2014年10月29日水曜日

Goldsboroという車で1時間半ぐらいの距離のところにあるNorth Carolina Forest Serviceというのは、North Carolina Department of Agriculture and Consumer Servicesという州政府の中の出先機関で、Hardwood(樫など)とSoftwood(松など)の苗生産をして、販売をしているところです。電話で午後1時半頃行くと予約しましたので、早めにモーテルに来てくれたMargieさんとお寿司屋の「すしつね」に寄って昼食を食べてから出かけました。

松を担当しているBobby W. Smith, II氏が待っていてくれて、Margieさんが車の中で時間を過ごしてくれている間、敷地内のいろいろな施設や圃場を案内して見せてくれました。業者に委託して松かさを採取して搬入してもらう他に、松かさを生産する松の成木の圃場(花を咲かせて実を採るので果樹園と呼ぶのだそうです)がありました。近親交配を避けるためか、20ファミリー(株?、系統?)以上の松の木が植えてあるそうです。十分に花を咲かせるには、少なくとも3サイド(方向)を開けて太陽が当たるようにする必要があるのだそうです。

松かさから振動によって種子を落として篩い分けして採取する装置や、それをさらに夾雑物を選別除去して種子だけにし、種子から羽の部分を除去する装置など、ほとんどの工程が機械化されていました。プロセシングと呼んでいましたが、松の種類によって発根・発芽を促進させる温度・湿度処理条件などが違うらしく、それぞれに適した処理をして苗生産をしていました。種子を採取した後の松かさを入れるダンボール箱もたくさん置いてありました。松かさをどうするのかと訊いたら、デコレーション用に売るのだそうです。大きな松かさは飾りになるし、松のいい匂いがするので室内でほのかな松林の匂いを楽しむために置く人もいるのだそうです。
松の苗だけで年間約800万本生産・有料配布しているそうで、しかもそういう施設が州内に複数あるとのことで、規模の大きさに驚きました。それだけ州政府が森林の造成・維持に力を入れているということでしょう。日本では松の苗の生産は林野庁が担っているのか、都道府県が担っているのか、民間が担っているのか私にはわかりませんが、アメリカの行政の力の入れ方はすごいという印象を受けました。
日本では松の苗の値段はどれくらいかと訊かれたので、小さい苗だと1本15セント(=15円)くらいかなと言ったら、アメリカの3倍くらい高いと言っていましたので、こちらでは1本5セント(=5円)くらいなのかもしれません。

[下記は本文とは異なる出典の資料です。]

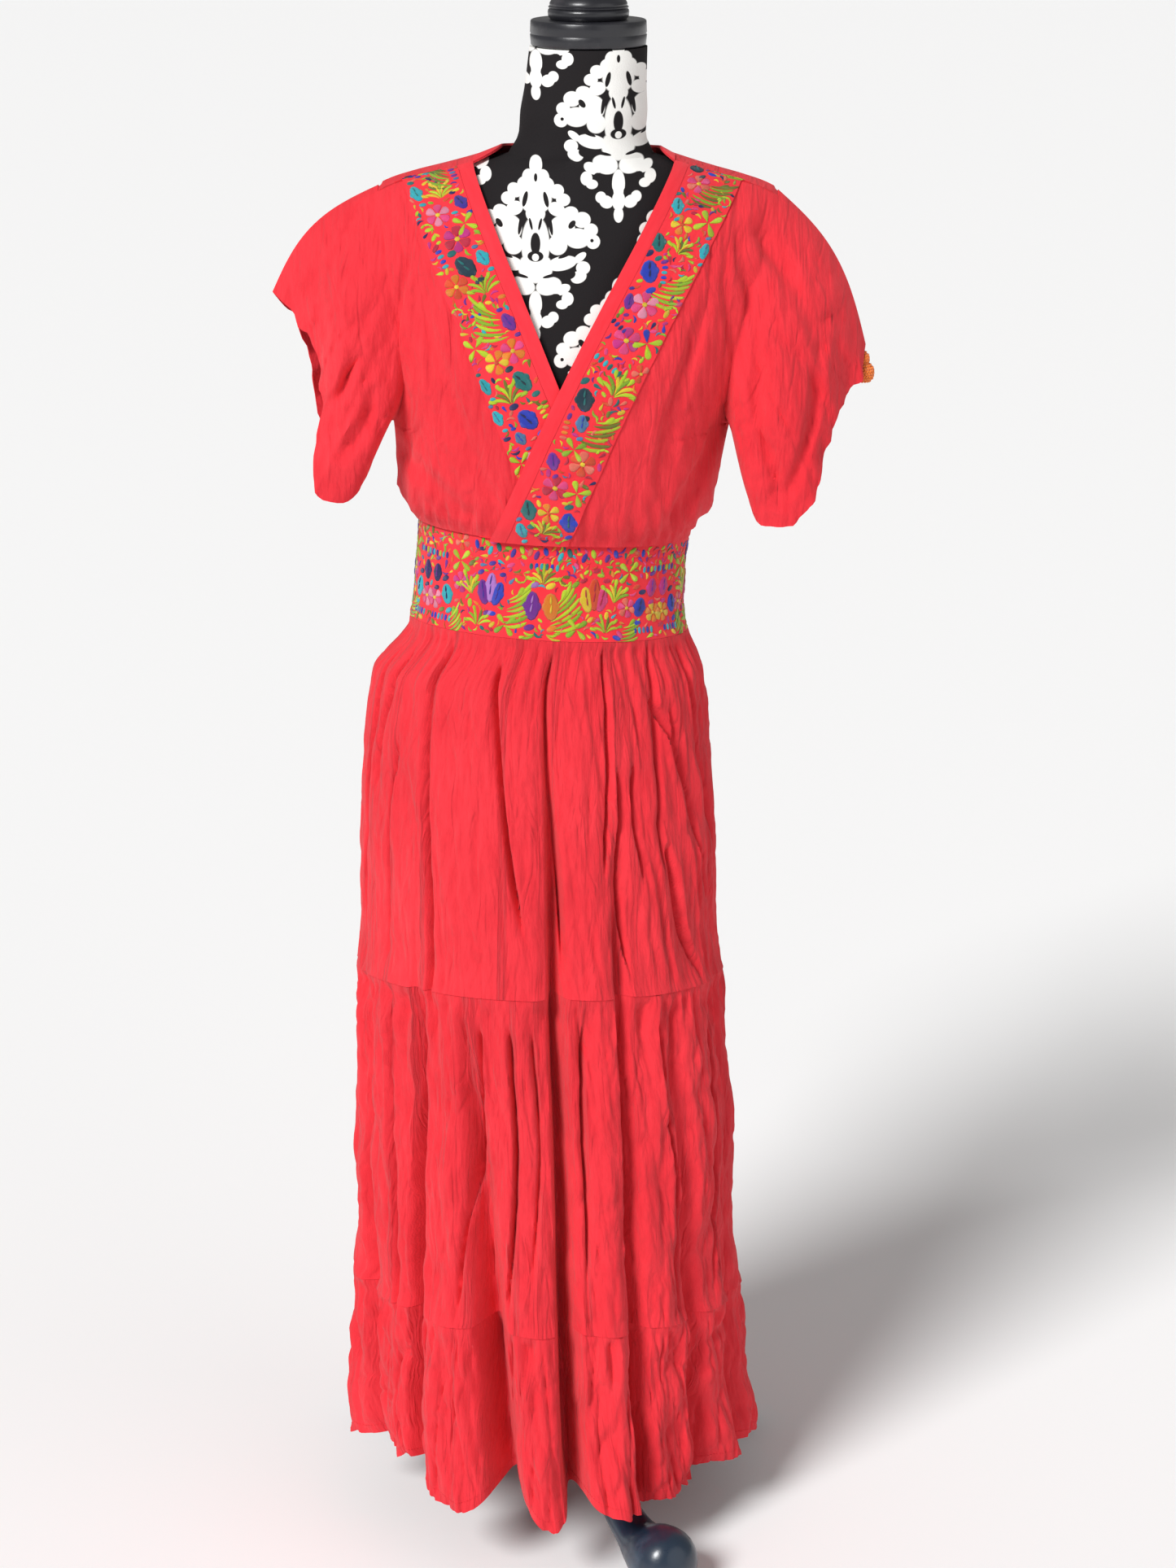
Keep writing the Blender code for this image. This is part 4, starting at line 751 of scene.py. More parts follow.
def front_grid(side):
    """(points, normals) of one front, rows from the shoulder seam down to the waistband."""
    tops = armhole_height(side, ALONG[1:])
    wide = float(bodice.half_width(ARMPIT_Z))
    low = waist_top(side * wide, 0) + SEAM
    heights = np.concatenate([tops, ARMPIT_Z + (low - ARMPIT_Z) * spaced(SIDE_ROWS + 1)[1:]])
    last = len(heights) - 1
    edge = NECKLINE[side][0][0]
    waist_edge = waist_top(float(neck_curve[side](1.013)), 1) + SEAM
    first = BINDING_WIDTH / EDGE_SLANT
    second = (BINDING_WIDTH + BAND_WIDTH) / EDGE_SLANT
    across = spaced(BINDING_STEPS + 1)[:-1] * first
    across = np.concatenate([across, mix(first, second, spaced(BAND_STEPS + 1))])
    fill = spaced(FILL_STEPS + 1)[1:]
    xs, zs = [], []
    for j, end_z in enumerate(heights):
        end_x = side * float((armhole_curve if j < len(tops) - 1 else bodice.half_width)(end_z))
        edge_z = mix(edge, waist_edge, (j / last) ** 0.97)
        edge_x = float(neck_curve[side](edge_z))
        room = side * end_x - 0.002 * np.arange(len(across), 0, -1) * 0.4
        x = side * np.minimum(side * edge_x + across, room)
        z = np.full(len(across), edge_z)
        turn = math.asin(np.clip(x[-1] / bodice.half_width(edge_z), -1, 1))
        turn_end = math.asin(np.clip(end_x / bodice.half_width(end_z), -1, 1))
        fz = mix(edge_z, end_z, np.where(fill < 1, ramp(fill, -0.15, 1.0), 1.0))
        angle = mix(turn, turn_end, fill)
        if j == last:
            fz = waist_top(np.sin(angle) * bodice.half_width(fz), np.cos(angle)) + SEAM
            flat = np.sqrt(np.clip(1 - (x / bodice.half_width(z)) ** 2, 0, 1))
            z = waist_top(x, flat) + SEAM
        fx = np.sin(angle) * bodice.half_width(fz)
        fx[-1] = end_x
        xs.append(np.concatenate([x, fx]))
        zs.append(np.concatenate([z, fz]))
    x, z = np.array(xs), np.array(zs)
    top = bodice.ridge(x) - FRONT_SEAM_DROP
    z[0] = top[0]
    z = np.minimum(z, top)
    p, n = bodice.place(x, z)
    above = z - waist_top(x, 1)
    shore = ramp(above, 0, 0.02)
    blouse = 0.0050 * ramp(above, 0, 0.022) * (1 - ramp(above, 0.03, 0.085)) * ramp(side * x, 0.03, 0.12)
    puckers = gathered(x, above, 0.0024, 420, (3, 60), 0.06) * ramp(side * x, -0.02, 0.05)
    inside = ramp(np.abs(z - top), 0.0, 0.02) * shore
    folded = crumple(x * 60 + 9, z * 12 + 9, 33 + side) * (0.4 + 0.6 * ramp(side * x, 0.05, 0.13))
    column, columns = np.arange(x.shape[1]), x.shape[1]
    relief = (crinkle(x, z, 2 + side) + 0.0022 * folded) * inside * ramp(column / 14, 0.2, 1.4)
    push = crease_depth(x, z, FRONT_CREASES[side]) * shore + relief - blouse + puckers
    shared = (np.arange(len(heights)) >= len(tops) - 2)[:, None] * ramp(column, columns - 9, columns - 2)
    push = push * (1 - shared)
    p = p - n * (push - overlap_lift(side, x, z))[..., None]
    p[:, -1, 1] = np.minimum(p[:, -1, 1], -SEAM / 2)
    return p, n, len(tops)


WORDS = {-1: "right", 1: "left"}
front = {side: front_grid(side) for side in WORDS}
print("front grids:", {side: front[side][0].shape for side in front})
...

私が日本の松枯れの状況を説明し、マツノザイセンチュウに抵抗性の松の種子を小規模試験目的で購入したいと伝えたら、とりあえず4種類をそれぞれ数百粒ずつ無料で分けてくれました。松の種子の日本への持ち込みは植物検疫が不必要とのことですので、日本に帰国したらこれらの種子から苗を育て、マツノザイセンチュウを接種して抵抗性かどうか確認し、それから海岸の砂や山の土で試験的に育ててみて日本の環境でよく生育できるかどうかを確認してみたいと思っています。いいものが見つかれば、千葉県の平砂浦のように松くい虫被害で消滅した砂防林をアメリカの松で再生できればと考えています。外来種を植えることに対していろいろな意見があるでしょうが、松くい虫防除のための殺虫剤散布から永久に解放されるとしたら大きなメリットがあると思うのですが・・。
マツノザイセンチュウの原産地であるアメリカにおける松くい虫の被害状況を少しだけですが調査できたことと、松の種子を入手できたことは今回のアメリカ滞在の大きな収穫だったと思っています。これでもう先日Lake Johnsonの大きな松の木の下で拾ってきたコップ一杯の松の種子は必要がなくなったので捨てることができます。

N.C. Forest Serviceは周りを森に囲まれているので、苗木を鹿に食害されないように電気柵で守っているとのことでした。敷地内をBobbyさんの車で回っていたら、目の前を大きなリスか小さなキツネくらいの大きさの動物が横切りました。Fox Squirrel(キツネリス?)といって、普通のリスはこちらではそこら中でよく見かけますが、1日に1回くらいしか見かけない珍しいリスの一種だそうです。